Aside from the technical considerations, make sure your not putting yourself at legal risk. Most large sites have specific legal language in their terms of use that disallows programmatic access to their services via an automated computer program, and also, the obvious copyright concerns.
From a technical standpoint, definitely use a DOM parser library and you'll save loads of time. Many provide the ability to read HTML into an XML structure that can be queried using XPath to find exactly what you need.
If you know someone who has access to the account, they can use Blogger's export "Export blog" feature.

What's the proper place for input data validation?

(Note: these two questions are similar, but more specific to ASP.Net)
Consider a typical web app with a rich client (it's Flex in my case), where you have a form, an underlying client logic that maps the form's input to a data model, some way of remoting these objects to a server logic, which usually puts it in a database.
Where should I - generally speaking - put the validation logic, i. e. ensuring correct format of email adresses, numbers etc.?
As early as possible. Rich client frameworks like Flex provide built-in validator logic that lets you validate right upon form submission, even before it reaches your data model. This is nice and responsive, but if you develop something extensible and you want the validation to protect from programming mistakes of later contributors, this doesn't catch it.

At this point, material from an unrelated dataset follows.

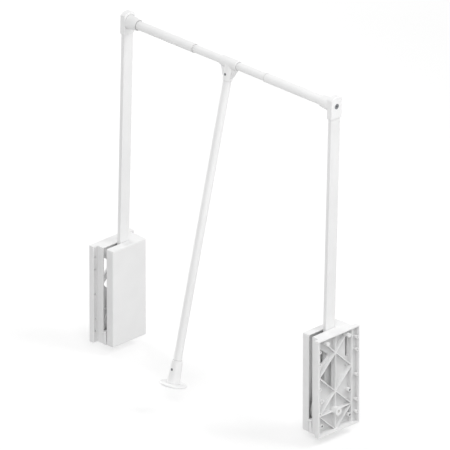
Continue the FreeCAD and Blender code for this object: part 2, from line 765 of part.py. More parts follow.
def build_rivets():
    """Two rivets that hold the drum on the arm."""
    rivets = []
    for index, up in enumerate(("rivet_first", "rivet_first + rivet_pitch")):
        head = f"({ARM_IN} + rivet_sink - seat_clearance)"
        rivet = turned(f"rivet_{index}", [
            (ARM_IN, "0"), (ARM_IN, "rivet_head_radius"), (head, "rivet_head_radius"),
            (head, "rivet_radius"), (f"{DRUM_BACK} + seat_clearance", "rivet_radius"),
            (f"{DRUM_BACK} + seat_clearance", "rivet_head_radius"),
            (f"{DRUM_BACK} + rivet_head_height", "rivet_radius"),
            (f"{DRUM_BACK} + rivet_head_height", "0")])
        place(rivet, at=("0", "0", up))
        rivets.append(rivet)
    pair = group("rivets", rivets)
    on_arm(pair)
    return keep(pair, "left_arm_rivets")


def build_bracket():
    """Moulded cap on the arm's top with a tapered collar that holds the rail."""
    body = new_body("bracket")
    half = "bracket_width / 2"
    low = "(arm_length - bracket_below)"
    outline = new_sketch(body, offset=BRACKET_OUT)
    side = value(half)
    bottom = value(low)
    crown = value("bracket_crown")
    centre = value("arm_length")
    shoulder = centre + math.sqrt(crown ** 2 - side ** 2)
    start = math.atan2(shoulder - centre, side)
    arch = Part.ArcOfCircle(Part.Circle(FreeCAD.Vector(0, centre, 0), FreeCAD.Vector(0, 0, 1), crown),
                            start, math.pi - start)
    outline.addGeometry([
        Part.LineSegment(FreeCAD.Vector(-side, bottom, 0), FreeCAD.Vector(side, bottom, 0)),
        Part.LineSegment(FreeCAD.Vector(side, bottom, 0), FreeCAD.Vector(side, shoulder, 0)),
        arch,
        Part.LineSegment(FreeCAD.Vector(-side, shoulder, 0), FreeCAD.Vector(-side, bottom, 0))])
    for line in range(4):
        outline.addConstraint(Sketcher.Constraint("Coincident", line, 2, (line + 1) % 4, 1))
    outline.addConstraint(Sketcher.Constraint("Vertical", 1))
    outline.addConstraint(Sketcher.Constraint("Vertical", 3))
    pin(outline, 0, 1, f"-{half}", low)
    pin(outline, 0, 2, half, low)
    pin(outline, 2, 3, "0", "arm_length")
    radius(outline, 2, "bracket_crown")
    pad(body, outline, "bracket_thickness")
    soften(body, "bracket_round", lambda edge: True)

    end = f"({BRACKET_IN} + collar_length)"
    collar = new_sketch(body, plane="XZ_Plane", rise="arm_length")
    polygon(collar, [(ARM_X, "0"), (ARM_X, "collar_root_radius - bracket_round"),
                     (BRACKET_IN, "collar_root_radius"), (end, "collar_end_radius"), (end, "0")])
    turn(body, collar)

    hollow(body, "-arm_width / 2 - seat_clearance", "arm_width / 2 + seat_clearance",
           f"{low} - 1", "arm_length + arm_overrun + stop_clearance",
           f"{ARM_OUT} + seat_clearance", "arm_thickness + 2 * seat_clearance")
    shank = "(bracket_screw_radius + 2 * seat_clearance)"
    mouth = "(outer_tube_radius + seat_clearance + collar_lead_in)"
    bore = new_sketch(body, plane="XZ_Plane", rise="arm_length")
    seat = f"({BRACKET_OUT} + bracket_screw_sink)"
    polygon(bore, [
        (f"{BRACKET_OUT} - 1", "0"), (f"{BRACKET_OUT} - 1", "bracket_screw_head + seat_clearance"),
        (seat, "bracket_screw_head + seat_clearance"),
        (f"{seat} + bracket_screw_cone", shank), (SOCKET_X, shank),
        (SOCKET_X, "outer_tube_radius + seat_clearance"),
        (f"{end} - collar_lead_in", "outer_tube_radius + seat_clearance"),
        (end, mouth), (f"{end} + 1", mouth), (f"{end} + 1", "0")])
    turn(body, bore, kind="PartDesign::Groove")
    on_arm(body)
    return keep(body, "left_bracket")


def build_arm():
    """All pieces that swing with the left arm, without the drum's spring."""
    build_arm_tube()
    build_drum()
    build_rivets()
    bush = tube("bush", f"{ARM_IN}", HUB_END, BEARING_RADIUS, BUSH_RADIUS)
    on_arm(bush)
    keep(bush, "left_pivot_bush")
    build_bracket()

    seat = f"({BRACKET_OUT} + bracket_screw_sink)"
    tip = f"({seat} + bracket_screw_length)"
    screw = turned("bracket_screw", [
        (seat, "0"), (seat, "bracket_screw_head - seat_clearance"),
        (f"{seat} + bracket_screw_cone - seat_clearance", "bracket_screw_radius"),
        (f"{tip} - bracket_screw_radius", "bracket_screw_radius"), (tip, "0")])
    recess = new_sketch(screw, offset=f"{seat} + hex_depth")
    hexagon(recess, "0", "0", "hex_recess")
    cut(screw, recess, "hex_depth + 1")
    on_rail(screw)
    keep(screw, "left_bracket_screw")

    outer = tube("outer_tube", TUBE_START, "outer_tube_end",
                 "outer_tube_radius - outer_tube_wall", "outer_tube_radius")
    on_rail(outer)
    keep(outer, "left_outer_tube")

    plug = tube("tube_plug", TUBE_START, f"{TUBE_START} + tube_plug_length",
                "bracket_screw_radius + seat_clearance",
                "outer_tube_radius - outer_tube_wall - seat_clearance")
    on_rail(plug)
    keep(plug, "left_tube_plug")

    bore = "(centre_tube_radius + running_clearance)"
    sleeve = "(outer_tube_radius - outer_tube_wall - seat_clearance)"
    glide = turned("glide_bush", [
        ("outer_tube_end - glide_length", bore), ("outer_tube_end + glide_flange", bore),
        ("outer_tube_end + glide_flange", "glide_flange_radius"),
        ("outer_tube_end + seat_clearance", "glide_flange_radius"),
        ("outer_tube_end + seat_clearance", sleeve), ("outer_tube_end - glide_length", sleeve)])
    soften(glide, "glide_flange / 4", lambda edge: near(edge.BoundBox.YLength / 2,
                                                        "glide_flange_radius"))
    on_rail(glide)
    keep(glide, "left_glide_bush")


# ---------------------------------------------------------------- centre tube and handle

def build_centre_tube():
    """Thin tube that slides in both outer tubes, with a guide plug in each end."""
    centre = tube("centre_tube", CENTRE_START, f"{CENTRE_START} + centre_tube_length",
                  "centre_tube_radius - centre_tube_wall", "centre_tube_radius")
    on_rail(centre)
    keep(centre, "centre_tube")
    plug = turned("centre_plug", [
        (f"{CENTRE_START} - centre_plug_rim", "0"),
        (f"{CENTRE_START} - centre_plug_rim", "centre_plug_radius"),
        (f"{CENTRE_START} - seat_clearance", "centre_plug_radius"),
        (f"{CENTRE_START} - seat_clearance", "centre_tube_radius - centre_tube_wall - seat_clearance"),
        (f"{CENTRE_START} + centre_plug_length",
         "centre_tube_radius - centre_tube_wall - seat_clearance"),
        (f"{CENTRE_START} + centre_plug_length", "0")])
    on_rail(plug)
    keep(plug, "left_centre_plug")


def build_tee():
    """Moulded tee that turns on the centre tube and holds the handle."""
    body = new_body("tee")
    half = "(tee_length / 2)"
    web = new_sketch(body, plane="XZ_Plane", offset="-tee_web / 2")
    polygon(web, [(f"-{half}", "0"), (f"-{half}", "-tee_web_shoulder"),
                  ("-tee_radius * 1.35", "-tee_neck * 0.72"), ("-tee_radius * 0.6", "-tee_neck"),
                  ("tee_radius * 0.6", "-tee_neck"), ("tee_radius * 1.35", "-tee_neck * 0.72"),
                  (half, "-tee_web_shoulder"), (half, "0")])
    pad(body, web, "tee_web")
    soften(body, "tee_web_round", lambda edge: edge.BoundBox.ZLength < 1e-4
           and near((edge.BoundBox.ZMin + edge.BoundBox.ZMax) / 2, "-tee_neck * 0.72")
           and edge.BoundBox.XLength < 1e-4)
    sleeve = new_sketch(body, offset=f"-{half}")
    circle(sleeve, "0", "0", "tee_radius")
    pad(body, sleeve, "tee_length")
    neck = new_sketch(body, plane="XY_Plane", offset="-tee_neck")
    circle(neck, "0", "0", "tee_radius")
    pad(body, neck, "tee_neck")
    soften(body, "edge_round", lambda edge: edge.Curve.TypeId == "Part::GeomCircle"
           and (near(abs(edge.BoundBox.Center.x), half) or flat_at(edge, "Z", "-tee_neck")))
    rail = new_sketch(body, offset=f"{half} + 1")
    circle(rail, "0", "0", "centre_tube_radius + running_clearance")
    cut(body, rail, "tee_length + 2")
    socket = new_sketch(body, plane="XY_Plane", offset="-tee_socket_start")
    circle(socket, "0", "0", "handle_tube_radius + seat_clearance")
    cut(body, socket, "tee_neck")
    screw_bore(body, "tee_screw_drop", "tee_radius")
    on_handle(body)
    return keep(body, "handle_tee")


def screw_bore(body, drop, surface):
    """Drill the countersunk hole of a handle screw into the front of a socket."""
    bore = new_sketch(body, plane="XY_Plane", offset=f"-{drop}")
    shank = "(handle_screw_radius + seat_clearance)"
    head = "(handle_screw_head + seat_clearance)"
    seat = f"(-{surface})"
    polygon(bore, [("0", f"{seat} - 2"), (head, f"{seat} - 2"), (head, f"{seat} + handle_screw_sink"),
                   (shank, f"{seat} + handle_screw_sink + handle_screw_cone"),
                   (shank, "-handle_tube_radius / 2"),
                   ("0", "-handle_tube_radius / 2")])
    turn(body, bore, kind="PartDesign::Groove", axis="V_Axis")


def build_handle_tube():
    """Long tube of the pull handle."""
    body = new_body("handle_tube")
    start = "(tee_socket_start + seat_clearance)"
    end = "(foot_end - foot_floor - seat_clearance)"
    sketch = new_sketch(body, plane="XY_Plane", offset=f"-{end}")
    circle(sketch, "0", "0", "handle_tube_radius")
    circle(sketch, "0", "0", "handle_tube_radius - handle_tube_wall")
    pad(body, sketch, f"{end} - {start}")
    for drop in ("tee_screw_drop", "foot_screw_drop"):
        hole = new_sketch(body, plane="XZ_Plane")
        circle(hole, "0", f"-{drop}", "handle_screw_radius + seat_clearance")
        cut(body, hole, "handle_tube_radius + 1", along_normal=True)
    on_handle(body)
    return keep(body, "handle_tube")


def build_foot():
    """Round grip foot at the lower end of the handle."""
    body = new_body("foot")
    sketch = new_sketch(body, plane="XZ_Plane")
    polygon(sketch, [("0", "-foot_start"), ("foot_top_radius", "-foot_start"),
                     ("foot_root_radius", "-foot_end"), ("foot_disc_radius", "-foot_end"),
                     ("foot_disc_radius", "-foot_end - foot_disc_thickness"),
                     ("0", "-foot_end - foot_disc_thickness")])
    turn(body, sketch, axis="V_Axis")
    soften(body, "foot_disc_round", lambda edge: near(edge.BoundBox.XLength / 2, "foot_disc_radius"))
    soften(body, "edge_round", lambda edge: near(edge.BoundBox.XLength / 2, "foot_top_radius"))
    bore = new_sketch(body, plane="XY_Plane", offset="-foot_start")
    circle(bore, "0", "0", "handle_tube_radius + seat_clearance")
    cut(body, bore, "foot_end - foot_start - foot_floor")
    share = "((foot_screw_drop - foot_start) / (foot_end - foot_start))"
    screw_bore(body, "foot_screw_drop",
               f"(foot_top_radius + (foot_root_radius - foot_top_radius) * {share})")
    on_handle(body)
    return keep(body, "handle_foot")


def build_handle():
    """Tee, tube, foot and their two screws."""
    build_tee()
    build_handle_tube()
    build_foot()
    share = "((foot_screw_drop - foot_start) / (foot_end - foot_start))"
    foot_surface = f"(foot_top_radius + (foot_root_radius - foot_top_radius) * {share})"
    screws = []
    for index, (drop, surface) in enumerate((("tee_screw_drop", "tee_radius"),
                                             ("foot_screw_drop", foot_surface))):
        screw = turned(f"handle_screw_{index}", [
            ("handle_screw_sink", "0"),
            ("handle_screw_sink", "handle_screw_head - seat_clearance"),
            ("handle_screw_sink + handle_screw_cone - seat_clearance", "handle_screw_radius"),
            ("handle_screw_length", "handle_screw_radius"), ("handle_screw_length", "0")])
        recess = new_sketch(screw, offset="handle_screw_sink + handle_screw_cone")
        hexagon(recess, "0", "0", "handle_screw_radius * 0.7")
        cut(screw, recess, "handle_screw_cone + 1")
        place(screw, at=("0", f"-{surface}", f"-{drop}"), axis=FreeCAD.Vector(0, 0, 1), angle="90")
        screws.append(screw)
    pair = group("handle_screws", screws)
    on_handle(pair)
    keep(pair, "handle_screws")


# ---------------------------------------------------------------- assembly

def mirror_to_right(item):
    """Make the right-hand twin of a left-hand sub-part."""
    twin = doc.addObject("Part::Mirroring", f"right_{item.Name}")
    twin.Source = item
    twin.Normal = FreeCAD.Vector(1, 0, 0)
    bind(twin, "Base.x", "span / 2")
    doc.recompute()
    return keep(twin, item.Label.replace("left_", "right_"))


def check_document():
    """Stop if any object has failed or any sub-part has no valid solid."""
    doc.recompute()
    for item in doc.Objects:
        if "Invalid" in item.State or "Error" in item.State:
            raise RuntimeError(f"{item.Name} ({item.Label}) failed: {item.State}")
    for item in parts:
        if item.Shape.isNull() or not item.Shape.isValid() or not item.Shape.Solids:
            raise RuntimeError(f"{item.Label} has no valid solid")


build_housing()
build_spring()
build_arm()
build_centre_tube()
for piece in [item for item in parts if item.Label != "left_lower_stop"
              and item.Label.startswith("left_")]:
    mirror_to_right(piece)
build_lower_stop("right_stop", "right_lower_stop",
                 "(span - base_thickness - stop_clearance - stop_width)")
build_handle()
check_document()

os.makedirs("parts", exist_ok=True)
for piece in parts:
    piece.Shape.exportStep(f"parts/{piece.Label}.step")
    print(f"{piece.Label:24s} solids {len(piece.Shape.Solids)} volume {piece.Shape.Volume:12.1f}")
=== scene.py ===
"""Looks of a pull-down closet rod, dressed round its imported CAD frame.

Everything is in metres in the frame of the CAD model: x runs along the rail from the left wall
plane, y points to the back of the wardrobe and z is up. The CAD nodes carry the shapes of the
mouldings and tubes. The springs, screws, rivets and buffers are modelled here in their full detail.
"""

import json
import logging
import math
from dataclasses import dataclass
from enum import Enum
from typing import Any, Callable, Iterable

import bmesh
import bpy
from mathutils import Matrix, Vector

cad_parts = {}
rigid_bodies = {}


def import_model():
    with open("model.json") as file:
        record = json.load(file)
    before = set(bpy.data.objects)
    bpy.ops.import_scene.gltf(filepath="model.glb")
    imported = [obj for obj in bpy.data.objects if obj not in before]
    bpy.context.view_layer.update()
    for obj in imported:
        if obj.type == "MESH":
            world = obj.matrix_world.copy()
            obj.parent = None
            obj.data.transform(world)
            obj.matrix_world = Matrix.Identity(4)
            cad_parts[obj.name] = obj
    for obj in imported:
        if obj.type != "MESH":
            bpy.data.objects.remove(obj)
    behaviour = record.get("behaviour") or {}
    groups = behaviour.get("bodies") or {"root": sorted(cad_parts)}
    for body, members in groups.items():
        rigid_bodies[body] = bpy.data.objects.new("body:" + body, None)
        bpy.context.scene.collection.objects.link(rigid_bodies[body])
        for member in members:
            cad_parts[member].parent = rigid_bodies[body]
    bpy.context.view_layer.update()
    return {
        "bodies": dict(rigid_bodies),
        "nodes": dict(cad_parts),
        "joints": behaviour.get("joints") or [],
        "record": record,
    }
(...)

At the data model on the client side. Since this is the 'official' representation of your data and you have data types and getters / setters already there, this validation captures user errors and programming errors from people extending your system.
Upon receiving the data on the server. This adds protection from broken or malicious clients that may join the system later. Also in a multi-client scenario, this gives you one authorative source of validation.
Just before you store the data in the backend. This includes protection from all mistakes made anywhere in the chain (except the storing logic itself), but may require bubbling up the error all the way back.
I'm sort of leaning towards using both 2 and 4, as I'm building an application that has various points of potential extension by third parties. Using 2 in addition to 4 might seem superfluous, but I think it makes the client app behave more user friendly because it doesn't require a roundtrip to the server to see if the data is OK. What's your approach?
Without getting too specific, I think there should validations for the following reasons:
Let the user know that the input is incorrect in some way.
Protect the system from attacks.
Letting the user know that some data is incorrect early would be friendly -- for example, an e-mail entry field may have a red background until the # sign and a domain name is entered. Only when an e-mail address follows the format in RFC 5321/5322, the e-mail field should turn green, and perhaps put a little nice check mark to let the user know that the e-mail address looks good.
Also, letting the user know that the information provided is probably incorrect in some way would be helpful as well. For example, ask the user whether or not he or she really means to have the same recipient twice for the same e-mail message.
Then, next should be checks on the server side -- and never assume that the data that is coming through is well-formed. Perform checks to be sure that the data is sound, and beware of any attacks.
Assuming that the client will thwart SQL injections, and blindly accepting data from connections to the server can be a serious vulnerability. As mentioned, a malicious client whose sole purpose is to attack the system could easily compromise the system if the server was too trusting.
And finally, perform whatever checks to see if the data is correct, and the logic can deal with the data correctly. If there are any problems, notify the user of any problems.
I guess that being friendly and defensive is what it comes down to, from my perspective.
There's only a rule which is using at least some kind of server validation always (number 3/4 in your list).
Client validation (Number 2/1) makes the user experience snappier and reduces load (because you don't post to the server stuff that doesn't pass client validation).
An important thing to point out is that if you go with client validation only you're at great risk (just imagine if your client validation relies on javascript and users disable javascript on their browser).
There shoudl definitely be validation on the server end. I am thinking taht the validation should be done as early as possible on the server end, so there's less chance of malicious (or incorrect) data entering the system.
Input validation on the client end is helpful, since it makes the interface snappier, but there's no guarantee that data coming in to the server has been through the client-side validation, so there MUST be validation on the server end.
Because of security an convenience: server side and as early as possible
But what is also important is to have some global model/business logic validation so when you have for example multiple forms with common data (for example name of the product) the validation rule should remain consistent unless the requirements says otherwise.